The Banglar Samriddhi, a bulk carrier, arrived in the country on February 22, a day before Russia invaded, and has since been unable to leave.

Pijush Dutta, executive director of the Bangladesh Shipping Corporation, said the vessel was hit in a ‘rocket or bomb’ attack on Wednesday – though it was not clear who had opened fire.

The third engineer was killed and the bridge caught fire, he said, but the remaining 28 crew – all Bangladeshis – were still on board. ‘The fire has been brought under control,’ he added. ‘Other crew in the ship are safe.’

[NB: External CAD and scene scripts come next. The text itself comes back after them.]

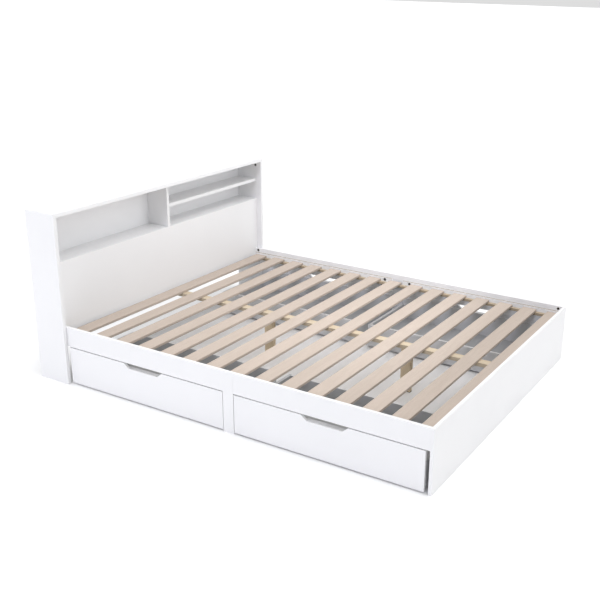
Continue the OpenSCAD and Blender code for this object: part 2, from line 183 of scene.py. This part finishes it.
def carrier_material():
    """White foil with a bare chipboard upper edge, darkened and greyed by painted contact shade."""
    material, tree, shader = new_material("white_board_chipboard_edge_painted_shade")
    colour, _, grain = white_foil(tree)
    chips = noise(tree, place(tree, (1.0, 0.35, 1.0)), 900.0, 3.0)
    chipboard_and_shade = blend(tree, spread(tree, chips, 0.35, 0.65), CHIPBOARD_SHADE_LOW, CHIPBOARD_SHADE_HIGH)
    upper = is_upper_edge(tree)
    finish_surface(tree, shader, blend(tree, upper, colour, chipboard_and_shade),
                   spread(tree, upper, 0.0, 1.0, 0.43, 0.85), grain, RAW_GRAIN)
    return material


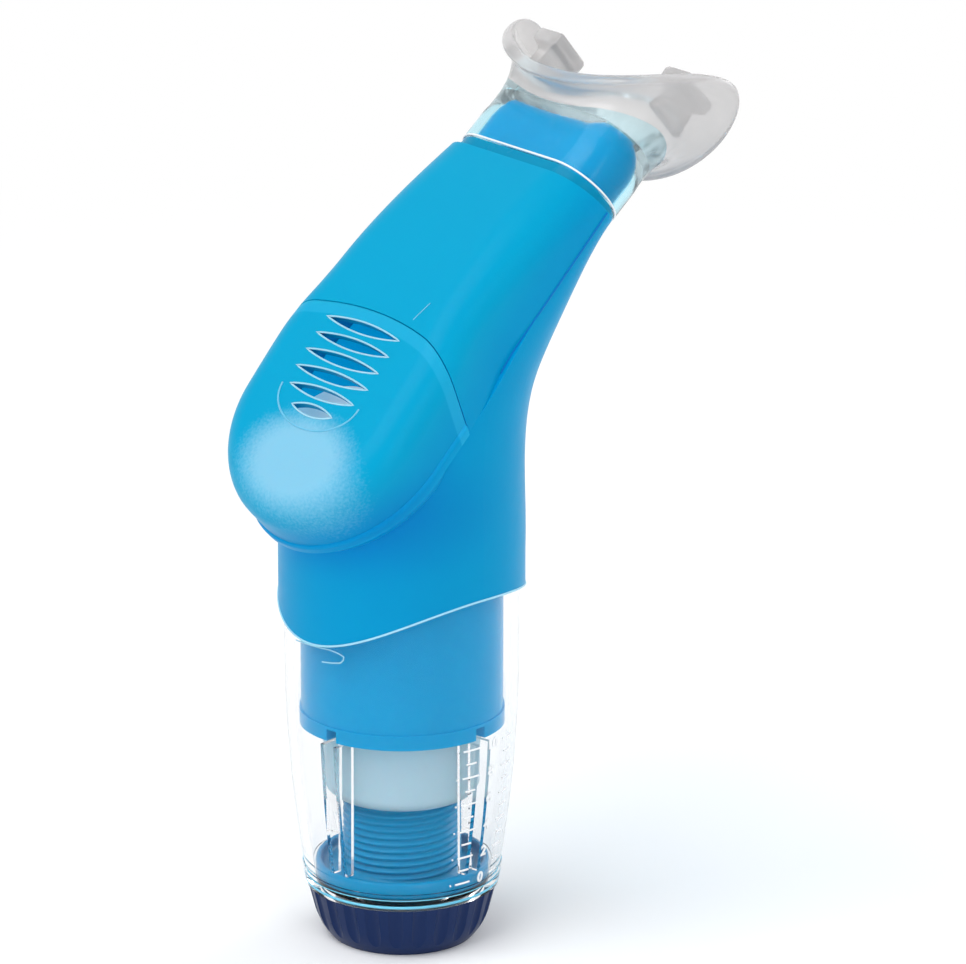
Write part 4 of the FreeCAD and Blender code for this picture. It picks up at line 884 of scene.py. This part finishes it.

In the early hours of Thursday a huge explosion rocked Kyiv – preceded by the blaring of air raid sirens at around 2am local time in multiple districts across the city. Kyiv’s buildings were then lit up by a huge blast from a bomb.  

The Kyiv Independent reported that air raid alerts were issued in multiple regions included Kyiv Oblast, Lviv, Zhytomyr, Frankivsk, Chernihiv and Odessa.

Footage from the capital, filmed from windows overlooking the city, showed at least one massive explosion that lit up the night sky, and appeared to cause a shock-wave.